Straight people usually pick up some stereotypical gay ‘clues’ like feminine walk, colourful clothes, mannerism, and specifically, high pitch voice. So straight actors playing gay characters would normally change the way they move, dress and speak. And this works in reverse, when gay like skilful actors change the palette of these variables to either highlight or tone done their sexuality depending on the situation and desired effect.
Essentially, some gay men drive their behaviour inspiration from women, copying their style and mannerism while others are inspired by macho men, inducing hyper masculinity. Such adaptations may originate as self-fulfilment or develop under pressure from society or peer pressure from within the gay community itself. So some gay men may end up copying the entire stereotyped gay ‘package’, like ‘Castro clone’, ‘bear’, ‘Leatherman’ or turn into a fabulous drag queen.
But taking aside dressing style, voice and walk, what else can identify a person as gay? Over the years, gays were analyzed for such factors as left handedness, specific face proportions, middle to ring finger ratio and even hair swirl. Specific skills have been scrutinized too, specifically spatial orientation. MRI was also used to discover the brain size difference.
Analysis of all of these factors was still obviously unreliable to come to even general conclusion. In 1960s when gay people were considered dangerous and treacherous, officials in the USA, UK and Canada tried to ‘weed out homosexuals’ from government organizations and the military. Different interviews and tests were conducted, using polygraph techniques to measure psychological responses to ‘double meaning’ words like fruit, queer, camp, mother, punk, drag, flute, tea room etc.
Dr. F. Robert Wake of Carleton University has been commissioned to develop a so called ‘fruit machine’ – comprehensive device to find out persons sexuality. He was experimenting with different methods including invented by Kurt Freund penile plethysmograph (phallometer) that measured the blood flow to genitals so subject’s arousal by a particular sex could have been tested. It was not found to be entirely reliable as it was discovered that while subjects were not able to fake arousal, they were capable of suppressing it.
Most promising was pupillary method developed in the University of Chicago by Eckhard Hess and James Polt, that measured changes in the pupils’ dilation when person was shown alternating images of men and women. The principle used was that pupils dilute when a person has feelings for the object. It was reported that subjects were virtually unable to control their pupils’ dilution, making the method most favourable for Dr. Robert Wake.
However there were imperfections at the time as different pictures were of various focus and light, which affected measurements. There was also a shortage of reliable volunteers for the experiments as government employees were terrified of the experiment. Eventually the ‘fruit machine’ project was abandoned. However the phallometer, which use is considered derogatory, is still in use in the USA and it has recently been used in the Czech Republic, where Iranian gay asylum seekers have been submitted to the procedure to ‘prove’ their sexuality.

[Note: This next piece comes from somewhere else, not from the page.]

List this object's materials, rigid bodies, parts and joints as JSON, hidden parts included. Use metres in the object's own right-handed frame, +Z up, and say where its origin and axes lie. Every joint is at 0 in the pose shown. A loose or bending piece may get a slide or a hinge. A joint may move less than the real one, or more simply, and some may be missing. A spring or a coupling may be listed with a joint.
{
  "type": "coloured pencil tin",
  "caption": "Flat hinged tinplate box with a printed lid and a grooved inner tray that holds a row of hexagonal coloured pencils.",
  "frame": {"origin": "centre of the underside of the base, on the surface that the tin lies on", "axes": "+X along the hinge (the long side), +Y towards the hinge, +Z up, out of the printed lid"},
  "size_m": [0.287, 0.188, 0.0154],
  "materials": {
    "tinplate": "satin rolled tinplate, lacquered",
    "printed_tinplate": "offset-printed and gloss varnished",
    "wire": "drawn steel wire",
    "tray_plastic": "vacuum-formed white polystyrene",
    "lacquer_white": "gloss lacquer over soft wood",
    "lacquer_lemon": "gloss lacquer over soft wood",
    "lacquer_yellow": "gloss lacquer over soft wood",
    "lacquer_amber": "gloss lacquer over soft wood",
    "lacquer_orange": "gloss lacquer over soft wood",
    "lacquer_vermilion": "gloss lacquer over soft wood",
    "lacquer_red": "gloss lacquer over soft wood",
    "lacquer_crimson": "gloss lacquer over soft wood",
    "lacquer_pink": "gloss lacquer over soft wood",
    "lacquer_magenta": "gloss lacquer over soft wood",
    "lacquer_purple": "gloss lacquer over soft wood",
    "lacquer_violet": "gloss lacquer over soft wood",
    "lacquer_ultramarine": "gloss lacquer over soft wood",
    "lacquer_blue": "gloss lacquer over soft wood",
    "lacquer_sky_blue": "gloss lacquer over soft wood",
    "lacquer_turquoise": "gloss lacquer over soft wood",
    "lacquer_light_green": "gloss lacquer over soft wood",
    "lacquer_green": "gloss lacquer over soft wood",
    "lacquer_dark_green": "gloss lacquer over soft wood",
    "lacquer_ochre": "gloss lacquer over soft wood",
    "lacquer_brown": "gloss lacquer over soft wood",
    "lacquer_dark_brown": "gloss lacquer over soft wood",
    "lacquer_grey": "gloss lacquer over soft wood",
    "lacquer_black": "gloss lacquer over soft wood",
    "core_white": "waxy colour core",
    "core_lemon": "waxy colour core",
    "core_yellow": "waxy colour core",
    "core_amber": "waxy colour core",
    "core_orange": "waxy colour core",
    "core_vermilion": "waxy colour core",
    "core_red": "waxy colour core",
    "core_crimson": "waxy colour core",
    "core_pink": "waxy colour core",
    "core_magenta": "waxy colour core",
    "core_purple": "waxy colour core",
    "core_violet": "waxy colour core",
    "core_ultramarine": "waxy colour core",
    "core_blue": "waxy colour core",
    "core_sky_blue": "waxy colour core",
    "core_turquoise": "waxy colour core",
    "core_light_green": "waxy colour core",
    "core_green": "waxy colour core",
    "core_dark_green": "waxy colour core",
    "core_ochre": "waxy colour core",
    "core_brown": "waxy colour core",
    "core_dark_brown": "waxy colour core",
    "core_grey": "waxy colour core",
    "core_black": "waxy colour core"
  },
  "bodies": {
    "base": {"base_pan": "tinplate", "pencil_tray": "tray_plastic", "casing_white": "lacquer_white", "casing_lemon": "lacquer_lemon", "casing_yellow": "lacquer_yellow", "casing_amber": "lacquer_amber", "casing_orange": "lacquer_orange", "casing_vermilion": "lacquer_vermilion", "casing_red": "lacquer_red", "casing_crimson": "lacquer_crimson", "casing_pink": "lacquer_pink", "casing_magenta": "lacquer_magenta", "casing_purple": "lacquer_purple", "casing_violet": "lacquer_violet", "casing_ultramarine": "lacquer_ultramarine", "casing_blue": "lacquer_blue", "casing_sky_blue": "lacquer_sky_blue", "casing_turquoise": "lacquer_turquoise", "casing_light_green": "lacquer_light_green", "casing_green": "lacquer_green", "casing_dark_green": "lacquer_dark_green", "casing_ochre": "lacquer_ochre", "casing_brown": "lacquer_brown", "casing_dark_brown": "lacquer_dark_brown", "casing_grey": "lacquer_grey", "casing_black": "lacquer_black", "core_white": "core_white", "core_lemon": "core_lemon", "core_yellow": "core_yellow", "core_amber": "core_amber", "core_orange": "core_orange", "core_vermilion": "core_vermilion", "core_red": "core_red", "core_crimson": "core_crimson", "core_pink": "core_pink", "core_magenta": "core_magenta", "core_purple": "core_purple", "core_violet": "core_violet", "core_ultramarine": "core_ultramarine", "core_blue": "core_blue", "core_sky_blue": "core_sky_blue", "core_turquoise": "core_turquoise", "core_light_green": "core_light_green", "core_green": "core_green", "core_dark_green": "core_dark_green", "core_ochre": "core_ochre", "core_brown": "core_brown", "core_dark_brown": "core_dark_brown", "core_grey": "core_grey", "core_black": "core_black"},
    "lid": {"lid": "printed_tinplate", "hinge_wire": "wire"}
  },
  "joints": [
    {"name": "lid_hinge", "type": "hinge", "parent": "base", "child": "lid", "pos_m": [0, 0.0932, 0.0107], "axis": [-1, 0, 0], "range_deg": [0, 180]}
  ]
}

In my opinion, the key to a person’s sexuality is in indeed in the eyes, window to the soul. As beauty is in the eyes of the beholder and men known to love with their eyes, it would be natural that eyes reveal a man’s sexuality. That mystical gay gaze. Something just happens when you catch a guy’s eye and you then instantly ‘know’. When everything else could be sending mixed messages, the gaze will reveal the truth.
Another censored piece from the Oscar Wilde’s novel describes Dorian Grey’s late night cruising in London: ‘A man with curious eyes had suddenly peered into his face, and then dogged him with stealthy footsteps, passing and re-passing him many times’

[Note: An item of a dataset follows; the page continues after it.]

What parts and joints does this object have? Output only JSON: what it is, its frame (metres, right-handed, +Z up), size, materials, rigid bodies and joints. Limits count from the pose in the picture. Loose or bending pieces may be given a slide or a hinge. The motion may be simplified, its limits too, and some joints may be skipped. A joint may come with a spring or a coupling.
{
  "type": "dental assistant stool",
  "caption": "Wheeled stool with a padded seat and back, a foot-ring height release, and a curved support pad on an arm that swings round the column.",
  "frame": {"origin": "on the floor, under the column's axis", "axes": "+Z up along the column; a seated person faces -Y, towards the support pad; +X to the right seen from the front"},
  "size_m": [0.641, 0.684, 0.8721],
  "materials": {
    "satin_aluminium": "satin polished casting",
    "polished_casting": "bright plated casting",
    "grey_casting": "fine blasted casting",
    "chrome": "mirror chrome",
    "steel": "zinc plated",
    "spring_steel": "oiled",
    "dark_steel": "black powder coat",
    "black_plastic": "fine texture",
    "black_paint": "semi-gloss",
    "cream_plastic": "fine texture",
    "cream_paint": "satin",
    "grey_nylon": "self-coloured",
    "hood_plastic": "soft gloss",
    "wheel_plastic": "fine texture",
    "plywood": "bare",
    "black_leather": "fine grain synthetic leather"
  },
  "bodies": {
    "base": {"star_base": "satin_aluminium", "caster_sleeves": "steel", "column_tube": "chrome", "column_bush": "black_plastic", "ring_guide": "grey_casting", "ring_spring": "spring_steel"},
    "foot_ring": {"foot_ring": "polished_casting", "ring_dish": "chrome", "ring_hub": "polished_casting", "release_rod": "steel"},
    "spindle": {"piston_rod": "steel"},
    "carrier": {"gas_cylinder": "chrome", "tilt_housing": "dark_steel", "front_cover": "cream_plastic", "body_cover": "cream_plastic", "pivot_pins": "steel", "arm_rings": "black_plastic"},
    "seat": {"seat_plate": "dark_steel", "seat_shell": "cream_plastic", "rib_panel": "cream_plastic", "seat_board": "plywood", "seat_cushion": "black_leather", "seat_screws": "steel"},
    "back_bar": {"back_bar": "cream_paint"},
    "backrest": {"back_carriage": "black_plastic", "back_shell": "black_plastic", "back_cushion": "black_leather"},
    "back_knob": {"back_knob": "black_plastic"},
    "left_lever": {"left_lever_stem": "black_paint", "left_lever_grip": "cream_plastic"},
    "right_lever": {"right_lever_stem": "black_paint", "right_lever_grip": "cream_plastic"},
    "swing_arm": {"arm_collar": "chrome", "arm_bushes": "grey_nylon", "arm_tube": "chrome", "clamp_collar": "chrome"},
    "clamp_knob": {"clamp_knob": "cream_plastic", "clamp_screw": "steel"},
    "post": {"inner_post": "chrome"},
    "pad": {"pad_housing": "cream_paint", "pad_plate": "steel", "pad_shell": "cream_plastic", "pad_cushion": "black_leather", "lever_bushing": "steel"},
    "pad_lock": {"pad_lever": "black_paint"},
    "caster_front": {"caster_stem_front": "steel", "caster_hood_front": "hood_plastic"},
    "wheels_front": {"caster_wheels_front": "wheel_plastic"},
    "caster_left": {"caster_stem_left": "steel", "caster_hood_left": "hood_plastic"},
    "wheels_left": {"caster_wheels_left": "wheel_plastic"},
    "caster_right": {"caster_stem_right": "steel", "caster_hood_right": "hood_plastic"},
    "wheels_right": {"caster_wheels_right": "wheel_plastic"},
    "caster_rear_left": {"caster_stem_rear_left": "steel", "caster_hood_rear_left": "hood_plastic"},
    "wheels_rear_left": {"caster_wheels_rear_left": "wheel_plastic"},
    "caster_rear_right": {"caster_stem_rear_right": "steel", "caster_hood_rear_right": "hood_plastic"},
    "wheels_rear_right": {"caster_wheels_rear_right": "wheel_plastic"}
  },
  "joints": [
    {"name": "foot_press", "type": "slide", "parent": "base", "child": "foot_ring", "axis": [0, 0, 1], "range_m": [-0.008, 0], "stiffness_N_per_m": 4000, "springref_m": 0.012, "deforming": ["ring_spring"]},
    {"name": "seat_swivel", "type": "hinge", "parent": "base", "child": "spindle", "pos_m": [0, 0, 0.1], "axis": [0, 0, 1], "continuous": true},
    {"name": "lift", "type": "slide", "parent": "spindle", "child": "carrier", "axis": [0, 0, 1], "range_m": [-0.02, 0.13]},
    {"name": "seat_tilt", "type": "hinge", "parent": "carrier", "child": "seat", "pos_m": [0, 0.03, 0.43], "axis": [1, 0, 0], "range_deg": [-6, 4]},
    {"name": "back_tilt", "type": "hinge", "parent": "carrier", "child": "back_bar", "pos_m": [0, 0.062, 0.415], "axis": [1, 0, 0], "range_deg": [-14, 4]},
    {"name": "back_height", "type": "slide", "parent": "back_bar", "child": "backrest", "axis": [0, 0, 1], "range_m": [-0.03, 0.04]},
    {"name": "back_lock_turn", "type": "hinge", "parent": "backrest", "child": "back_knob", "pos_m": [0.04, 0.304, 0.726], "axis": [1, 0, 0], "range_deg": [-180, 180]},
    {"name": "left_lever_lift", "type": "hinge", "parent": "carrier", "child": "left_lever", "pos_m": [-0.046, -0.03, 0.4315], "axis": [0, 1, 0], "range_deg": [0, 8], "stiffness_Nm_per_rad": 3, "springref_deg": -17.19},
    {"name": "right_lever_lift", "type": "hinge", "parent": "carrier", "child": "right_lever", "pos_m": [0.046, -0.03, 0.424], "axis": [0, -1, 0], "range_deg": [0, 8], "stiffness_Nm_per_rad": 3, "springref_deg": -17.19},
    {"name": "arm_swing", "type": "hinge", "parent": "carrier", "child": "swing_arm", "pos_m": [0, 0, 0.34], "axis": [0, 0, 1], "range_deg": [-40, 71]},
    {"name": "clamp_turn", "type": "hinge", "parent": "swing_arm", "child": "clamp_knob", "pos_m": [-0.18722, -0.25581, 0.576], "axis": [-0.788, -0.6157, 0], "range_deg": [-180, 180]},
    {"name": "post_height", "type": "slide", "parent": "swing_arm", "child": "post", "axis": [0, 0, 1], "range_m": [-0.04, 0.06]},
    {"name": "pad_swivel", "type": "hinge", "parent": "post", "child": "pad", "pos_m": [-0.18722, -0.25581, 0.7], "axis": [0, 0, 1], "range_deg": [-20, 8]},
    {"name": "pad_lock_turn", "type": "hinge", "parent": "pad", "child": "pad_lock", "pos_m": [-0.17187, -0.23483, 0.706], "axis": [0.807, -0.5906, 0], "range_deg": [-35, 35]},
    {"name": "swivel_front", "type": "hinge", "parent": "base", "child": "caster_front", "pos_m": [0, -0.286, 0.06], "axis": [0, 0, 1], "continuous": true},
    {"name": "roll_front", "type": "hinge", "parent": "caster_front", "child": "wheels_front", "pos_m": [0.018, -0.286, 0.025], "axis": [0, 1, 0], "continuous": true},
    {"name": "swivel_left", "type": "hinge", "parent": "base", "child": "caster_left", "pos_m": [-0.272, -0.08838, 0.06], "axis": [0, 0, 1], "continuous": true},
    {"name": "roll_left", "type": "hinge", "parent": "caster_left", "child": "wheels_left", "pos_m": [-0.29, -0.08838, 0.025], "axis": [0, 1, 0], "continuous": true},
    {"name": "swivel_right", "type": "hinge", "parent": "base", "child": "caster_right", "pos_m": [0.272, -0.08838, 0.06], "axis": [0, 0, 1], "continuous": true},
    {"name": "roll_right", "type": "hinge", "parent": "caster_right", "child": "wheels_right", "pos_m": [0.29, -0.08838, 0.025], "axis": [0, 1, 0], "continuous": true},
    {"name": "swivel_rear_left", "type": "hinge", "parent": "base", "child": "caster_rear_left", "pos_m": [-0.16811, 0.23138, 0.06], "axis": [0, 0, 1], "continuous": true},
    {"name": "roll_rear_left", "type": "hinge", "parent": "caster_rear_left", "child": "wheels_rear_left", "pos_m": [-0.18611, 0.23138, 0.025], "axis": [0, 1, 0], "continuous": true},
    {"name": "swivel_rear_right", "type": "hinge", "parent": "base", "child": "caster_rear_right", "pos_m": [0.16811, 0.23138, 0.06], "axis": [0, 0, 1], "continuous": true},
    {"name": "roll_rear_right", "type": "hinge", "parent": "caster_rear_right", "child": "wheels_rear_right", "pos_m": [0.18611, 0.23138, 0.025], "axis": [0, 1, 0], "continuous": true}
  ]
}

Straight men may not have experienced it, in our supposedly patriarchal society men are not in the habit to look each other in the eye, to check each other out, it is too dangerous, too confrontational, unless, and worse, too gay. And indeed, if I analyze the ‘gay glance’, in my experience it is a glance from a guy who looks at you and right inside you with a revealing sexual interest, trying to ‘read’ you in return.
It is different from casual ‘scanning the environment’ straight man glance, sideway ‘checking competition’ glance or ‘sorry man, I did not mean to look at you’ apologetic glance. The ‘gay gaze’ would be right in your eyes and long enough for a short introduction, both asking a question and giving an answer.

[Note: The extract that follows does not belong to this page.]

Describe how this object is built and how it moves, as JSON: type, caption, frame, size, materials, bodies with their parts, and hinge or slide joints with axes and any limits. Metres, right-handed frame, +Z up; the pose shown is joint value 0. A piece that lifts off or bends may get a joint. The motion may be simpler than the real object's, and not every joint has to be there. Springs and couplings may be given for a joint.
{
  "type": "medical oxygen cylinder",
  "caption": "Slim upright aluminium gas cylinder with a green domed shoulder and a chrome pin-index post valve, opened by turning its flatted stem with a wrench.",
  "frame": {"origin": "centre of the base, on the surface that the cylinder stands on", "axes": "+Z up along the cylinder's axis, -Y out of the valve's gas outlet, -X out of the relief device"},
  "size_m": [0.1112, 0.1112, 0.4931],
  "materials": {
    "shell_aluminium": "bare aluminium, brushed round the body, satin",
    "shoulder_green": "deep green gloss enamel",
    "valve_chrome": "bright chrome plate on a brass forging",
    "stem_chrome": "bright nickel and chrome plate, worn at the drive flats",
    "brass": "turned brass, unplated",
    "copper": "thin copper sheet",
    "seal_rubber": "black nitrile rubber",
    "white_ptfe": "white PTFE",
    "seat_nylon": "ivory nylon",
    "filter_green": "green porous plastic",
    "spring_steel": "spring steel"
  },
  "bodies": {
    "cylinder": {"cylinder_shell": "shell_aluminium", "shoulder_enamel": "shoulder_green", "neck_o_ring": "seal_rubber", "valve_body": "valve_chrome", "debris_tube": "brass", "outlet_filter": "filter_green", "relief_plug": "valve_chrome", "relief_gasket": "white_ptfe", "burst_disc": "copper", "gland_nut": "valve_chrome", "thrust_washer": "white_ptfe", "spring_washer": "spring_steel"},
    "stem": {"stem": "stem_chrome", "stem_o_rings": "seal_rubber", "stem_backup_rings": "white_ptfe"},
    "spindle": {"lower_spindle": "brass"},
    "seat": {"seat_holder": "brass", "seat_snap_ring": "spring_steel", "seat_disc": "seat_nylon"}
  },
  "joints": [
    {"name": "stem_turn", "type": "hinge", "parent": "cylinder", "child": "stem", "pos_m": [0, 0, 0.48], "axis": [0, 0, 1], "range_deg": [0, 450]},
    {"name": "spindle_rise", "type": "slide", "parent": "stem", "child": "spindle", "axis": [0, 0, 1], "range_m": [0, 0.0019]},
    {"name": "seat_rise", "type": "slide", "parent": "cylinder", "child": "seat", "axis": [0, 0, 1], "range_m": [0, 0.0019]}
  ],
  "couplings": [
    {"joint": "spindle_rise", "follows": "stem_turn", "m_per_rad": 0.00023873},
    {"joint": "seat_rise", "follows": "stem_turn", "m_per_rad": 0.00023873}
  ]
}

With many classical artists considered to be gay like Leonardo Da Vinci, Michelangelo and Caravaggio, there was however no factual ‘proof’ of their homosexual relationships, despite official investigations carried out by the authorities in their lifetime. Yet their masterpieces show us rather clearly where their desires were, regardless if they have actually acted on them. Their art is like a message in a bottle, a time capsule revealing a confession sent to the future, to more accepting generations.
Both Oscar Wilde and Glyn Philpot paid a high price for coming out more explicitly in their creations as this let to their public outing when it was still not acceptable in society.
Gay men of today, like their famous predecessors, still paint their sexuality on their life canvases. It may be shown in a bright colour or be subtle, almost invisible. There are flamboyant artists in the spotlight and hidden talents in their shadow. We may be able see some of them straight away but others would likely remain ‘under the radar’. We are relying on stereotypes but the true sign of a man’s sexuality appears to be inside his eyes. So would we dare to look?